Sisters Orphan Home, Boyle Heights, ca.1950 (Courtesy of University of Southern California)

My involvement with the newly released Lament in the Night began five years ago, when I was invited by Kaya’s publisher and editor, Sunyoung Lee, to meet a young Ph.D. student whose literary work she enthusiastically endorsed. Andrew Leong had already completed the rough translation of a fascinating novella by a previously unknown Issei author and was already working on a second novella by the same writer.

We met in the UC Berkeley dorm cafeteria for lunch with Asian American bookseller, Steve Doi; director of the Center for Japanese Studies, Duncan Williams; and publisher Sunyoung Lee. Over trays of coffee and sandwiches, Andrew began unfolding his story. It was quickly apparent that his intellectual curiosity and the caliber of his work as translator, historian, and literary analyst were stunning. I couldn’t wait to bring Andrew’s book of translations and the lost literature of Nagahara Shōson back to life.

Andrew Leong is a 5th generation Chinese American and 2nd generation Japanese American, born in Oakland, California.
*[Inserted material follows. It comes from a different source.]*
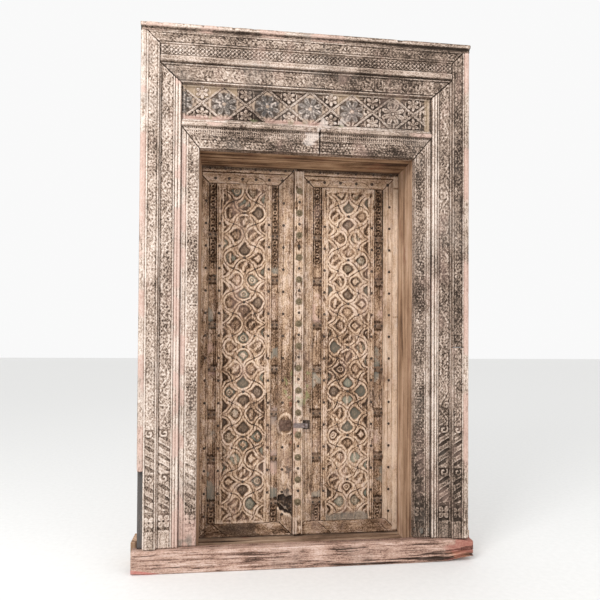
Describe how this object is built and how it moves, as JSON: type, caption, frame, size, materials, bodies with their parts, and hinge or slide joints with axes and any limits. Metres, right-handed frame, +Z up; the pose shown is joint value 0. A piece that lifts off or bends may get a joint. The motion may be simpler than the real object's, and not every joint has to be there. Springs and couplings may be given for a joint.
{
  "type": "carved temple door",
  "caption": "Weathered double-leaf carved timber door in a layered carved frame with a rosette frieze, lattice leaves, a studded astragal bar and an iron hasp.",
  "frame": {"origin": "middle of the sill's underside at the front plane of the outer architrave, on the ground", "axes": "+X to the right seen from outside, +Y into the building, +Z up"},
  "size_m": [1.564, 0.368, 2.39],
  "materials": {
    "frame_wood": "weathered carved teak with worn limewash",
    "sill_wood": "bare coarse-grained timber with traces of red paint",
    "leaf_wood": "worn tan timber with paint traces",
    "raw_timber": "rough dark timber",
    "iron": "wrought, rusted",
    "boss_metal": "greenish brown patina"
  },
  "bodies": {
    "frame": {"sill": "sill_wood", "threshold_board": "raw_timber", "left_foot_block": "raw_timber", "right_foot_block": "raw_timber", "left_post": "raw_timber", "right_post": "raw_timber", "head_beam": "raw_timber", "top_beam": "raw_timber", "back_header": "raw_timber", "left_outer_jamb": "frame_wood", "right_outer_jamb_lower": "frame_wood", "right_outer_jamb_upper": "frame_wood", "outer_head": "frame_wood", "cornice": "frame_wood", "left_edge_moulding": "frame_wood", "right_edge_moulding": "frame_wood", "lintel_band": "frame_wood", "left_middle_jamb": "frame_wood", "right_middle_jamb": "frame_wood", "middle_head": "frame_wood", "frieze_panel": "frame_wood", "left_ledge": "frame_wood", "right_ledge": "frame_wood", "left_inner_jamb": "frame_wood", "right_inner_jamb": "frame_wood", "left_inner_head": "frame_wood", "right_inner_head": "frame_wood"},
    "left_leaf": {"left_heel_post": "leaf_wood", "left_leaf_boards": "raw_timber", "left_outer_stile": "leaf_wood", "left_meeting_stile": "leaf_wood", "left_top_rail": "leaf_wood", "left_bottom_rail": "leaf_wood", "left_groove_strips": "leaf_wood", "left_border_strips": "leaf_wood", "left_lattice": "leaf_wood", "left_ties": "leaf_wood", "left_nails": "iron", "left_ledgers": "raw_timber", "left_gudgeons": "iron", "lock_plate": "iron"},
    "right_leaf": {"right_heel_post": "leaf_wood", "right_leaf_boards": "raw_timber", "right_outer_stile": "leaf_wood", "right_meeting_stile": "leaf_wood", "right_top_rail": "leaf_wood", "right_bottom_rail": "leaf_wood", "right_groove_strips": "leaf_wood", "right_border_strips": "leaf_wood", "right_lattice": "leaf_wood", "right_ties": "leaf_wood", "right_nails": "iron", "right_ledgers": "raw_timber", "right_gudgeons": "iron", "right_edge_bar": "leaf_wood", "astragal_bar": "leaf_wood", "astragal_bosses": "boss_metal", "hasp_staple": "iron"},
    "hasp_arm": {"hasp": "iron"}
  },
  "joints": [
    {"name": "left_leaf_pivot", "type": "hinge", "parent": "frame", "child": "left_leaf", "pos_m": [-0.521, 0.3185, 0.1], "axis": [0, 0, 1], "range_deg": [0, 95]},
    {"name": "right_leaf_pivot", "type": "hinge", "parent": "frame", "child": "right_leaf", "pos_m": [0.521, 0.3185, 0.1], "axis": [0, 0, -1], "range_deg": [0, 95]},
    {"name": "hasp_swing", "type": "hinge", "parent": "right_leaf", "child": "hasp_arm", "pos_m": [0.0235, 0.265, 0.59], "axis": [0, 0, 1], "range_deg": [0, 150]}
  ]
}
His mother spoke to him in Japanese as a child, but by the time he turned five, she stopped and so his dominant language at home was English. In 2001, Andrew went to Japan to visit his mother’s coastal/industrial hometown of Hamamatsu. His cousin was teaching English as a second language to a group of Portuguese speaking people of Japanese descent in the city, and introduced Andrew to a vibrant population of Nikkei-Brazilians working mostly industrial jobs under a special “nikkei visa.” At that time, Andrew couldn’t read much Japanese, (but he could read signs in Portuguese and Spanish since he had majored in comparative literature, with an emphasis on Spanish literature and mathematics), but the experience became the impetus for a serious consideration of Japanese literature found outside of Japan.

He began graduate school in 2004 and began exploring Japanese language literature in the United States by focusing on poetry, such as collections of freestyle haiku by Salinas poet Violet de Cristoforo, or Japanese American tanka edited by Lucille Nixon in the anthology, Sounds of the Unknown. He first came across the name Nagahara Shōson and the book, Lament in the Night (published in 1925 in Little Tokyo) in the annotated bibliography A Buried Past, edited by scholar Yuji Ichioka and published in 1974 by the Japanese American Research Project. The note in Buried Past describes Lament in the Night as:

A novel with the hero as a petty thief and penniless bum. An example of the rarely mentioned Issei failure.1

This immediately spurred Andrew to wonder what Nagahara revealed in his novel of Issei failure. Was there even such a thing as an Issei novel? As an exercise, he went through the entire list of novels available in A Buried Past that piqued his interest, entered these into library search engines and found out which were available for general circulation at UC Berkeley. A copy of Lament in the Night was in the holdings of the East Asian Library, so he checked it out, brought it home, and began translating the novella as an exercise at home, puzzling through the linguistic quirks of the novel and Nagahara’s gritty, naturalist style.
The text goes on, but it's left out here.